### DIRECTIVE
Restate word for word the lines of the records below, starting at the line that contains "The three.js and" and ending at the line that contains "const wood = [];", with both of those lines included and nothing else.

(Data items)

────────

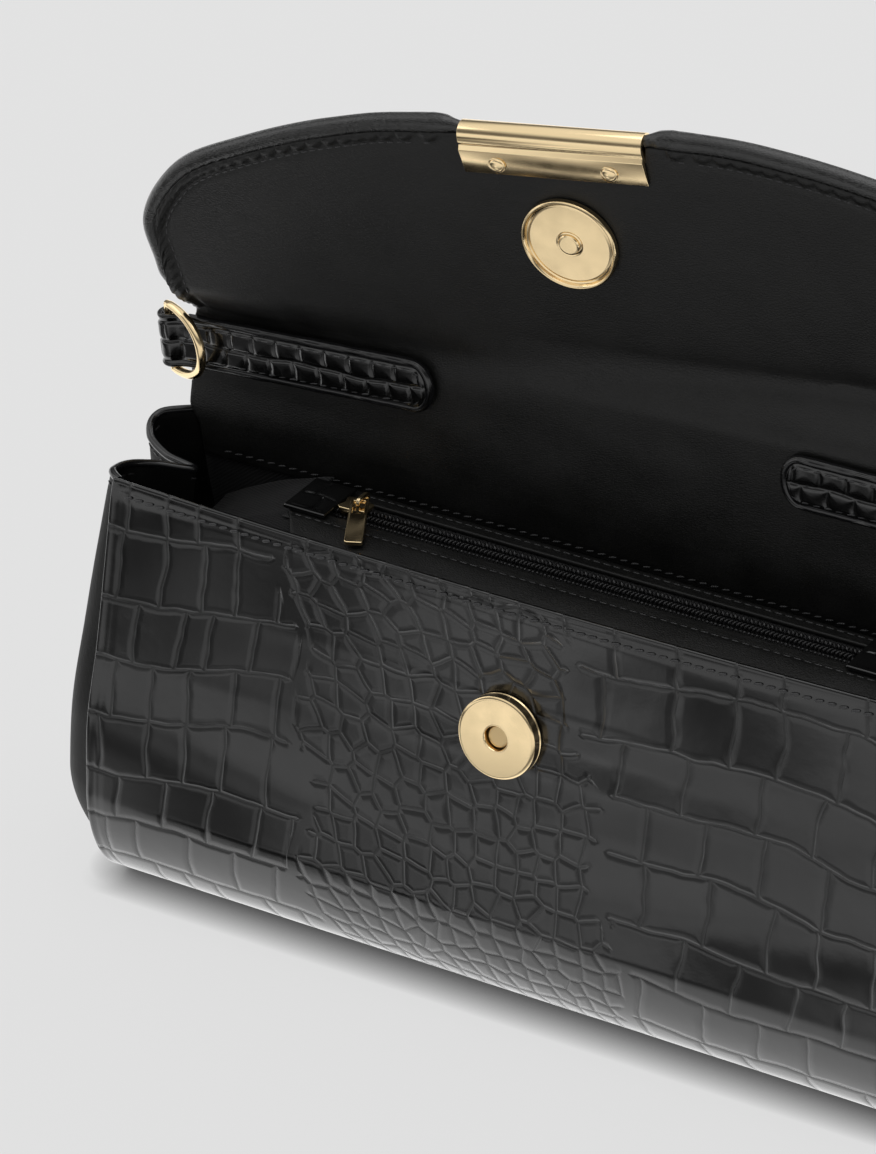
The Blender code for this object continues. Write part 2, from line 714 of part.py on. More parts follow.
def snap_socket():
    """The half on the front panel: a cup with a hole, its magnet, core and washer."""
    base = CUP_SEAT
    top = base + CUP_HEIGHT
    inner = CUP_RADIUS - CUP_WALL
    face = top - CUP_WALL
    chamfer = CUP_WALL * 0.6
    turned(
        "snap_cup",
        "gold",
        [
            (CUP_HOLE, top),
            (CUP_RADIUS - chamfer, top),
            (CUP_RADIUS, top - chamfer),
            (CUP_RADIUS, base),
            (inner, base),
            (inner, face),
            (CUP_HOLE, face),
        ],
        SNAP_FRAME,
    )
    turned(
        "snap_magnet",
        "magnet",
        [
            (CUP_HOLE + GAP, face - GAP),
            (inner - GAP, face - GAP),
            (inner - GAP, base),
            (CUP_HOLE + GAP, base),
        ],
        SNAP_FRAME,
    )
    turned(
        "snap_core",
        "gold",
        [(0.0, top - CORE_RECESS), (CUP_HOLE - GAP, top - CORE_RECESS), (CUP_HOLE - GAP, base), (0.0, base)],
        SNAP_FRAME,
    )
    low = -LEATHER - GAP - WASHER_SHEET
    turned(
        "snap_washer",
        "steel",
        [(0.0, low + WASHER_SHEET), (WASHER_RADIUS, low + WASHER_SHEET), (WASHER_RADIUS, low), (0.0, low)],
        SNAP_FRAME,
        steps=24,
    )


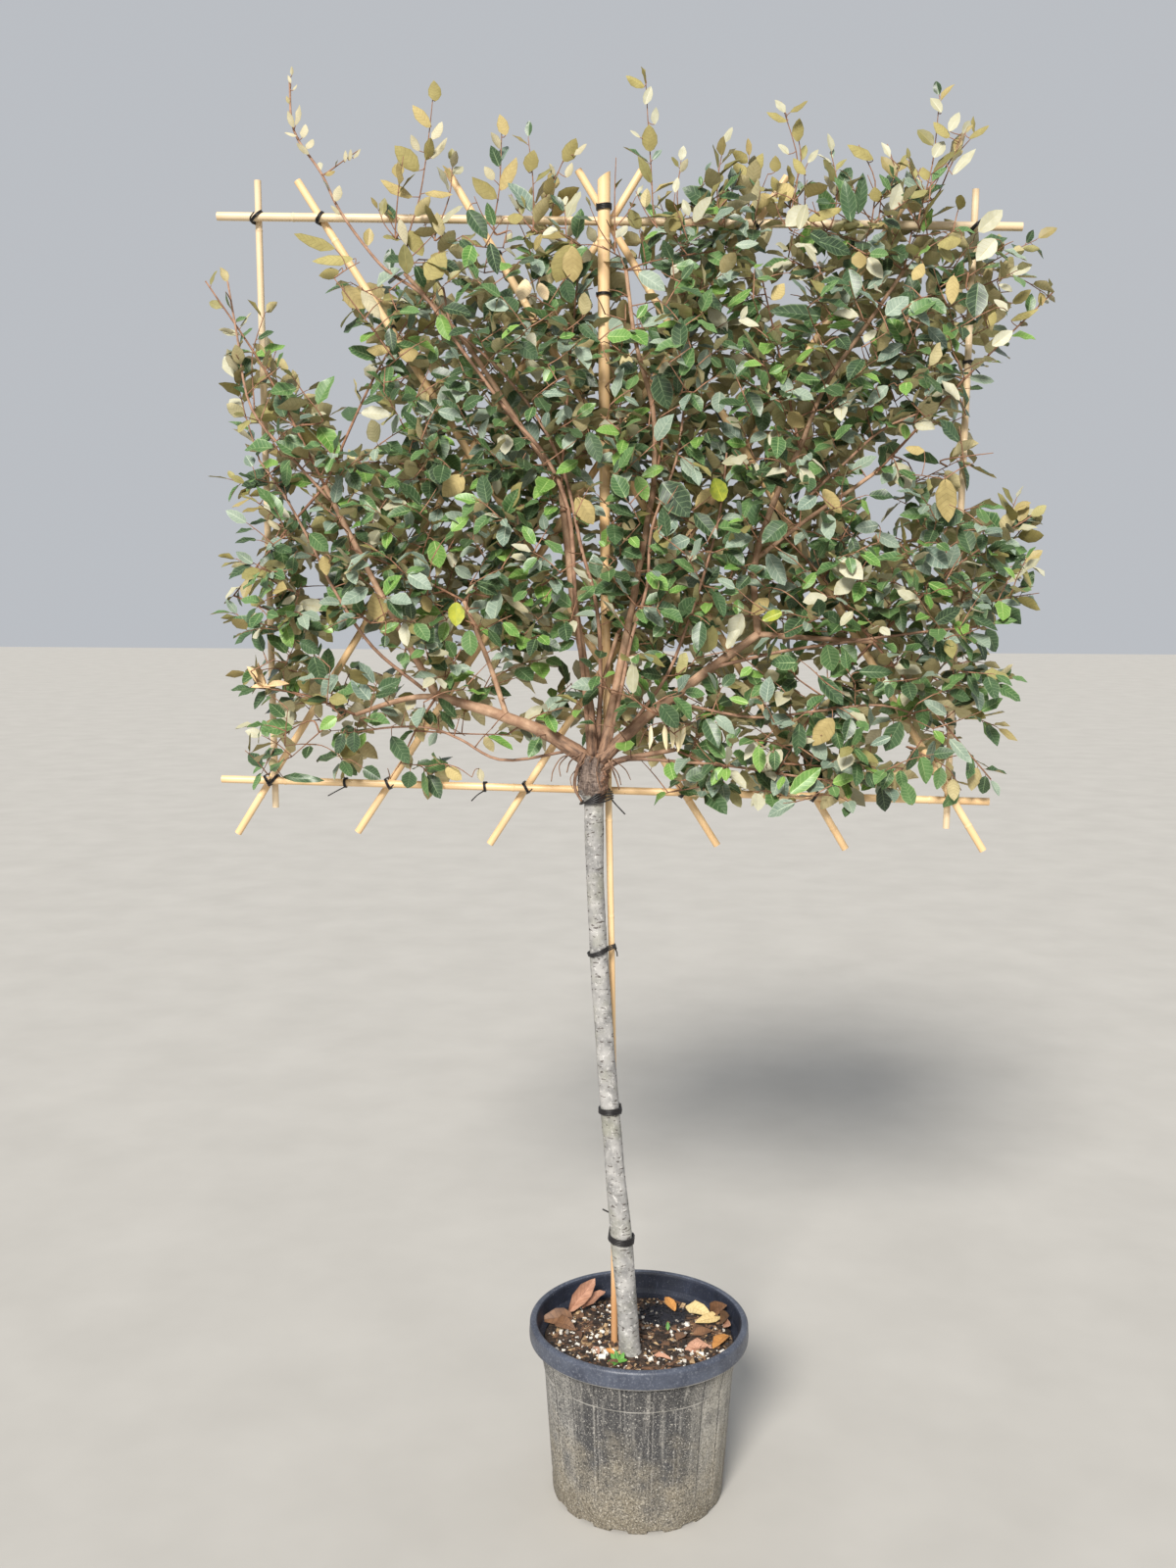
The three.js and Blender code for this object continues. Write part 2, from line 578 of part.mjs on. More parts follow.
// Grows one mass: a stem from the bough's tip, twigs from the nearest wood towards evenly spread
// places in the cell, and leaves in turn round each twig. What would leave the cell, touch a limb
// or cross the rest of the mass is skipped.
function foliage(seed, cell, tip, reach, shoots, twigCount, limbs) {
  const random = randomFrom(seed);
  const spread = (share) => (random() - 0.5) * 2 * share;
  const nearby = limbs.intersect(boxSolid(cell));
  const pieces = [];
  const wood = [];

  // The solid of a geometry, if it has room beside everything but the wood that carries it.
  const fitting = (solid, carrier) => {
    const bounds = boundsOf(solid);
    if (!cell.containsBox(bounds) || !solid.intersect(nearby).isEmpty()) return false;
    return pieces.every((piece) => {
      if (piece.solid === carrier || !piece.bounds.intersectsBox(bounds)) return true;
      return piece.solid.intersect(solid).isEmpty();
    });
  };
  const keep = (solid) => pieces.push({ solid, bounds: boundsOf(solid) });
  const branchPoints = (carrier, rings, count) => {
    for (let i = 1; i <= count; i += 1) wood.push({ at: onLimb(rings, i / count).at, carrier });
  };

  // Leaves stand on the wood's flat sides in turn, the last one at its tip.
  const leaves = (carrier, sides, rings, rootShare) => {
    const length = rings[0].at.distanceTo(rings.at(-1).at) * (1 - rootShare);
    const count = Math.max(2, Math.round(length / LEAF_SPACING));
    for (let i = 0; i <= count; i += 1) {
      const { at, along, across, round } = onLimb(rings, rootShare + ((LAST_LEAF - rootShare) * i) / count);
      for (let attempt = 0; attempt < LEAF_TRIES; attempt += 1) {
        const turn = (Math.PI * (2 * (i + attempt) + 1)) / sides;
        const side = across.clone().multiplyScalar(Math.sin(turn)).addScaledVector(round, Math.cos(turn));
        const last = i === count;
        const spreadAngle = last
          ? LAST_LEAF_ANGLE + spread(LAST_LEAF_SPREAD)
          : LEAF_ANGLE + spread(LEAF_ANGLE_SPREAD);
        const angle = THREE.MathUtils.degToRad(spreadAngle);
        const direction = along.clone().multiplyScalar(Math.cos(angle));
        direction.addScaledVector(side, Math.sin(angle));
        const outward = at.y > CROWN_MIDDLE_Y ? 1 : -1;
        const facing = vec(spread(0.6), outward * (0.9 + spread(0.5)), 0.55 + spread(0.4));
        const root = at.clone().addScaledVector(direction, -LEAF_SINK);
        const leafLength = LEAF_LENGTH * (1 + spread(LEAF_LENGTH_SPREAD));
        const solid = solidOf(leaf(root, direction, facing, leafLength));
        if (fitting(solid, carrier)) {
          keep(solid);
          break;
        }
      }
    }
  };

  const end = vec(reach[0], tip.y - STEM_DRIFT * random(), reach[1]);
  const middle = cell.clampPoint(tip.clone().lerp(end, 0.5), vec(0, 0, 0));
  middle.addScaledVector(UP, STEM_BOW * tip.distanceTo(end) * random());
  const stemRings = ringsOf(tapering([tip, middle, end], STEM_DIAMETER, STEM_TIP_DIAMETER), STEM_STEPS);
  const stem = wholeBody(bent(stemRings, STEM_SIDES).subtract(limbs).intersect(boxSolid(cell)));
  keep(stem);
  branchPoints(stem, stemRings, STEM_FORKS);
  leaves(stem, STEM_SIDES, stemRings, STEM_BARE);

  const targets = shoots.map(([x, height]) => vec(x, tip.y + spread(SHOOT_SPREAD), height));
  for (let i = 0; i < twigCount; i += 1) {
    const [x, y, z] = SPREAD_STEPS.map((step) => (seed * SPREAD_OFFSET + step * (i + 1)) % 1);
    targets.push(
      vec(
        THREE.MathUtils.lerp(cell.min.x + SIDE_MARGIN, cell.max.x - SIDE_MARGIN, x),
        THREE.MathUtils.lerp(cell.min.y + DEPTH_MARGIN, cell.max.y - DEPTH_MARGIN, y),
        THREE.MathUtils.lerp(cell.min.z + SIDE_MARGIN, cell.max.z - SIDE_MARGIN, z),
      ),
    );
  }
  targets.sort((one, other) => one.distanceTo(tip) - other.distanceTo(tip));

  for (const target of targets) {
    for (let attempt = 0; attempt < TWIG_TRIES; attempt += 1) {
      const jitter = TWIG_JITTER * attempt;
      const goal = target.clone().add(vec(spread(jitter), spread(2 * jitter), spread(jitter)));
      const start = wood.reduce((best, other) =>
        other.at.distanceTo(goal) < best.at.distanceTo(goal) ? other : best,
      );
      const length = start.at.distanceTo(goal);
      if (length < TWIG_SHORTEST) continue;
      const bend = start.at.clone().lerp(goal, 0.5);
      bend.addScaledVector(UP, TWIG_LIFT * length * (0.5 + random()));
      const rings = ringsOf(tapering([start.at, bend, goal], TWIG_DIAMETER, TWIG_TIP_DIAMETER), 1);
      const twig = bent(rings, TWIG_SIDES);
      if (!fitting(twig, start.carrier)) continue;
      keep(twig);
      branchPoints(twig, rings, TWIG_FORKS);
      leaves(twig, TWIG_SIDES, rings, TWIG_BARE);
      break;
    }
  }
  return wholeBody(wasm.Manifold.union(pieces.map((piece) => piece.solid)));
}

function boundsOf(solid) {
  const { min, max } = solid.boundingBox();
  return new THREE.Box3(vec(...min), vec(...max));
}

function boxSolid(box) {
  const size = box.getSize(vec(0, 0, 0));
  const geometry = new THREE.BoxGeometry(size.x, size.y, size.z);
  const centre = box.getCenter(vec(0, 0, 0));
  geometry.translate(centre.x, centre.y, centre.z);
  return solidOf(geometry);
}

pot();
soil();

// Canes and trunk, with a thicker copy of each to trim and test the rest against
const thick = [];
for (const stock of STOCK_CANES) {
  place(stock.name, geometryOf(limb(caneStations(stock), CANE_SIDES, 1)), "cane");
  thick.push(limb(caneStations(stock), CANE_SIDES, 1, CLEARANCE));
}
place("cane_centre", geometryOf(centreCane()), "cane");
thick.push(centreCane(CLEARANCE));
place("trunk", geometryOf(trunk()), "bark");

// Boughs, each trimmed to the limbs that were there before it
let limbs = trunk(GAP);
for (const [name, rootDiameter, tipDiameter, points] of BOUGHS) {
  const stations = tapering(points, rootDiameter, tipDiameter);
  const bough = wholeBody(limb(stations, BOUGH_SIDES, 1).subtract(limbs));
  place(name, geometryOf(bough), "bough");
  limbs = limbs.add(limb(stations, BOUGH_SIDES, 1, GAP));
}

// Ties
for (const [name, height] of TRUNK_TIES) {
  const sections = [trunkStations(), centreCaneStations()].map((stations) => ({
    ...pointAtHeight(stations, height),
    along: UP,
  }));
  const body = tie(sections, UP, TRUNK_TIE_SLACK);
  place(name, geometryOf(body), "wire");
  thick.push(body);
}
for (const [name, bar, crossing, near] of LATTICE_TIES) {
  const sections = [caneSection(bar, near), caneSection(crossing, near)];
  const [one, other] = sections.map((section) => section.along);
  const normal = one.clone().addScaledVector(other, Math.sign(one.dot(other))).normalize();
  const body = tie(sections, normal, LATTICE_TIE_SLACK);
  place(name, geometryOf(body), "wire");
  thick.push(body);
}

// Foliage
const obstacles = wasm.Manifold.union([limbs, ...thick]);
MASSES.forEach(([name, row, column, tip, reach, shoots, twigCount], index) => {
  const mass = foliage(CROWN_SEED + index, cellOf(row, column), tip, reach, shoots, twigCount, obstacles);
  place(name, geometryOf(mass), "foliage");
});

export default part;
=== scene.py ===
"""Potted espalier elaeagnus: its looks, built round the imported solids. Metres, +Z up.

The sizes below are in millimetres, as in the part's source, and are brought to metres by MM.
"""

import math

import bmesh
import bpy
import numpy as np
from mathutils import Matrix, Vector, noise


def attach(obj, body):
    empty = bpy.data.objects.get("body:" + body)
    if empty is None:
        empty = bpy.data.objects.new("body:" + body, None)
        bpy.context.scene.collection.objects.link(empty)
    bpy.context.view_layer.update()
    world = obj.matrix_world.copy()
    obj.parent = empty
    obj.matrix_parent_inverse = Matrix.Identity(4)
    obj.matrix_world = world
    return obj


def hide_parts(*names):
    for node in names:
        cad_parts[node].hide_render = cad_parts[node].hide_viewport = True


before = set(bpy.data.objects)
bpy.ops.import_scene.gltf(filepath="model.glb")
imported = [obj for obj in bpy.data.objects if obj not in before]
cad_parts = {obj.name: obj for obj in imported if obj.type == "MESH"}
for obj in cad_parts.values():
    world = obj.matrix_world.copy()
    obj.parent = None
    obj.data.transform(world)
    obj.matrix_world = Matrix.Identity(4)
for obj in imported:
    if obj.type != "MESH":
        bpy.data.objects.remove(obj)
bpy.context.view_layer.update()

MM = 0.001
BACK = np.array([0.0, 1.0, 0.0])
UP = np.array([0.0, 0.0, 1.0])

# Camera: its place, its focal length for a sensor as long as the picture's longer side, and its turns
CAMERA_PLACE = (0.034, -2.963, 1.865)
SENSOR = 36.0
FOCAL_LENGTH = 34.875
CAMERA_DOWN = math.radians(7.5)
CAMERA_LEFT = math.radians(2.78)
CAMERA_ROLL = math.radians(0.26)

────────

### RESPONSE FOR THIS EXERCISE
The three.js and Blender code for this object continues. Write part 2, from line 578 of part.mjs on. More parts follow.
// Grows one mass: a stem from the bough's tip, twigs from the nearest wood towards evenly spread
// places in the cell, and leaves in turn round each twig. What would leave the cell, touch a limb
// or cross the rest of the mass is skipped.
function foliage(seed, cell, tip, reach, shoots, twigCount, limbs) {
  const random = randomFrom(seed);
  const spread = (share) => (random() - 0.5) * 2 * share;
  const nearby = limbs.intersect(boxSolid(cell));
  const pieces = [];
  const wood = [];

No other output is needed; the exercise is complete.